Racial Minorities More Likely to be Diabetic with Lower BMI

A new study examined racial disparities among patients diagnosed with diabetes and prediabetes based on body mass index (BMI). Three U.S. integrated health care systems were used to collect data on 4,906,238 patients aged ≥20 years. When standardizing for age, diabetes and prediabetes estimates were 15.9% and 33.4%, respectively. The prevalence of diabetes increased across BMI categories in all examined racial groups; this was not observed in prediabetes.

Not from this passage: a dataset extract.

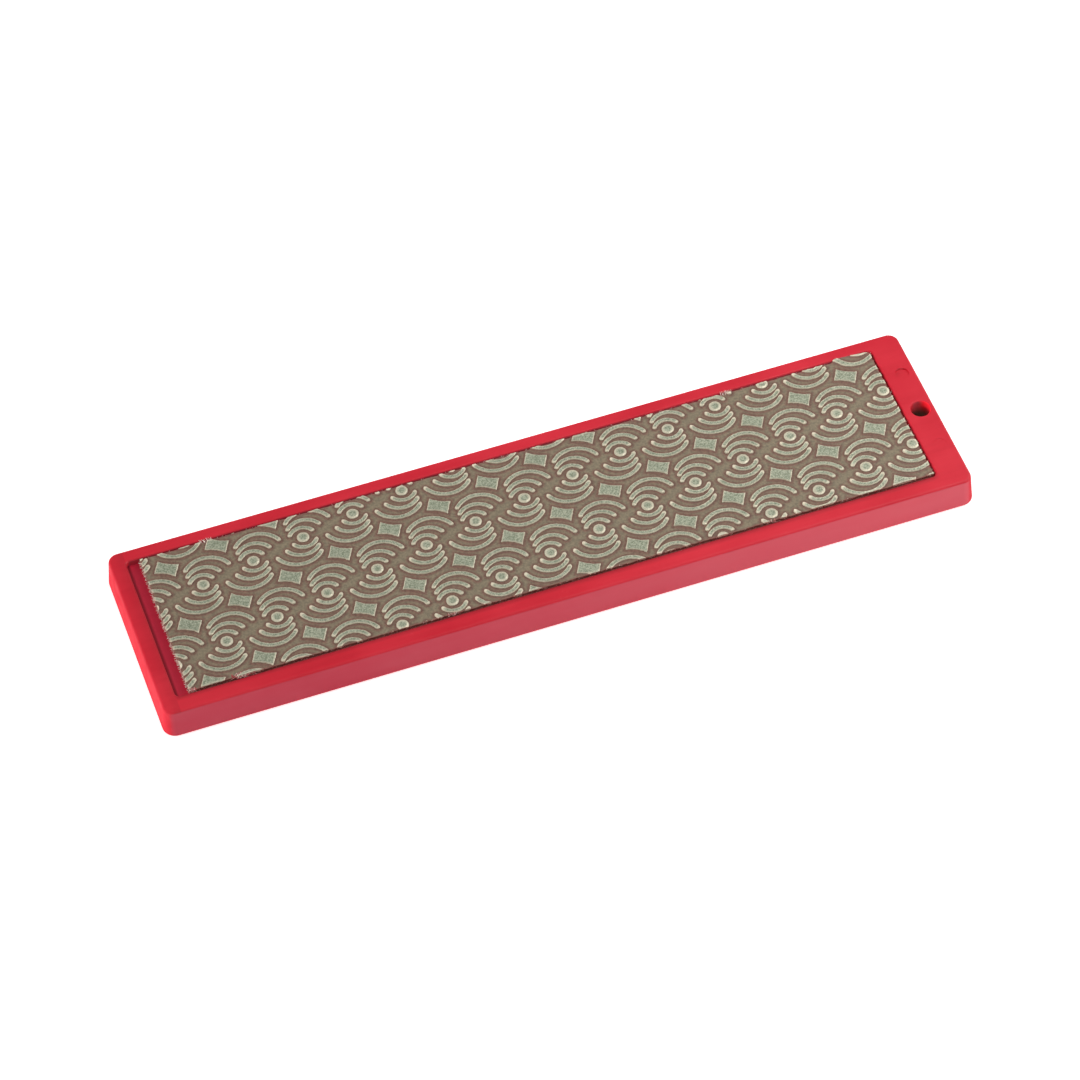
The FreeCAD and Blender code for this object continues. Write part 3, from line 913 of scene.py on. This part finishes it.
def build_layers():
    """The resin and the cloth under it, with the cloth's cut threads."""
    filler = slab("resin_surface", PAD_LOW, PAD_HIGH, RESIN_STEP, resin_relief)
    fray(filler)
    smooth(filler)
    put_on(filler, resin(), "resin", "resin_fill")

    backing = slab("woven_backing", CLOTH_LOW, CLOTH_HIGH, CLOTH_STEP, cloth_relief)
    fray(backing)
    smooth(backing)
    put_on(backing, cloth(), "cloth", "backing_cloth")

    hairs = make_threads("frayed_threads")
    smooth(hairs)
    put_on(hairs, threads(), "cloth")


# ---------------------------------------------------------------- studio

CAMERA_AZIMUTH = -17.586     # degrees
CAMERA_ELEVATION = 51.136
CAMERA_ROLL = -2.26
CAMERA_DISTANCE = 511.65
CAMERA_AIM = Vector((-1.306, -3.107, 4.0))
CAMERA_LENS = 145.98
CAMERA_SENSOR = 36
FLOOR_HALF = 1500
FLOOR_GAP = 0.02
WORLD_STRENGTH = 0.27
SOFTBOXES = (  # name, azimuth and elevation in degrees, distance and side in metres, watts, mirrored
    ("softbox_left", -105, 19, 1.4, 1.0, 16.6, False),
    ("softbox_right", 95, 51, 0.25, 0.2, 0.335, True),
    ("softbox_front", 62, 14, 0.25, 0.1, 0.055, True),
    ("softbox_top", 20, 75, 1.2, 0.8, 1.2, True),
)


def studio_floor():
    """Plain pale floor, brightened towards white."""
    material, _, main = shader("studio_floor")
    main.inputs["Base Color"].default_value = FLOOR_WHITE
    main.inputs["Roughness"].default_value = 0.8
    main.inputs["Emission Color"].default_value = WHITE
    main.inputs["Emission Strength"].default_value = 0.6
    return material


def add_floor():
    """A floor just under the plate."""
    corners = ((-1, -1), (1, -1), (1, 1), (-1, 1))
    points = [(x * FLOOR_HALF, y * FLOOR_HALF, PLATE_FOOT - FLOOR_GAP) for x, y in corners]
    floor = make_mesh("studio_floor", points, [(0, 1, 2, 3)])
    floor.data.materials.append(studio_floor())


def direction(azimuth, elevation):
    """Unit vector from the object towards a viewer at that azimuth and elevation, in degrees."""
    turn, rise = math.radians(azimuth), math.radians(elevation)
    return Vector((math.sin(turn) * math.cos(rise), -math.cos(turn) * math.cos(rise), math.sin(rise)))


def add_camera():
    """The camera stands at the photograph's angle, a little rolled."""
    outward = direction(CAMERA_AZIMUTH, CAMERA_ELEVATION)
    data = bpy.data.cameras.new("camera")
    data.lens = CAMERA_LENS
    data.sensor_width = CAMERA_SENSOR
    data.clip_start = 0.01
    camera = bpy.data.objects.new("camera", data)
    camera.location = (CAMERA_AIM + outward * CAMERA_DISTANCE) * MM
    roll = Quaternion((0, 0, 1), math.radians(CAMERA_ROLL))
    camera.rotation_mode = "QUATERNION"
    camera.rotation_quaternion = outward.to_track_quat("Z", "Y") @ roll
    bpy.context.scene.collection.objects.link(camera)
    bpy.context.scene.camera = camera


def add_softbox(name, azimuth, elevation, distance, side, power, mirrored):
    """A square softbox facing the object; one that isn't mirrored stays out of the reflections."""
    data = bpy.data.lights.new(name, "AREA")
    data.shape = "SQUARE"
    data.size = side
    data.energy = power
    lamp = bpy.data.objects.new(name, data)
    lamp.visible_glossy = mirrored
    outward = direction(azimuth, elevation)
    lamp.location = outward * distance
    lamp.rotation_mode = "QUATERNION"
    lamp.rotation_quaternion = outward.to_track_quat("Z", "Y")
    bpy.context.scene.collection.objects.link(lamp)


def add_world():
    """Even white light from all round, and plain colours in the render."""
    world = bpy.data.worlds.new("studio")
    world.use_nodes = True
    background = world.node_tree.nodes["Background"]
    background.inputs["Color"].default_value = WHITE
    background.inputs["Strength"].default_value = WORLD_STRENGTH
    bpy.context.scene.world = world
    bpy.context.scene.view_settings.view_transform = "Standard"
    bpy.context.scene.view_settings.look = "None"


add_floor()
add_camera()
for softbox in SOFTBOXES:
    add_softbox(*softbox)
add_world()
cover("backing_plate", red_plastic())
build_islands()
build_layers()
cover("adhesive_film", adhesive())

Racial minorities achieved a given diabetes prevalence at lower BMIs than white patients. The prevalence of diabetes among Hawaiians/Pacific Islanders and Asians was 24.6% at overweight and 26.5% at obese class 1, while among whites, diabetes prevalence was 23.7% in obese class 2. In prediabetes analyses, age-standardized prevalence in overweight among Hispanics (35.6%), Asians (38.1%), and Hawaiians/Pacific Islanders (37.5%) was comparable to that of obese class 4 whites (35.3%), blacks (36.8%), and American Indians/Alaskan Natives (34.2%). The correlation between BMI and diabetes was most pronounced among whites and weakest among blacks. BMI and prediabetes were not as significantly related.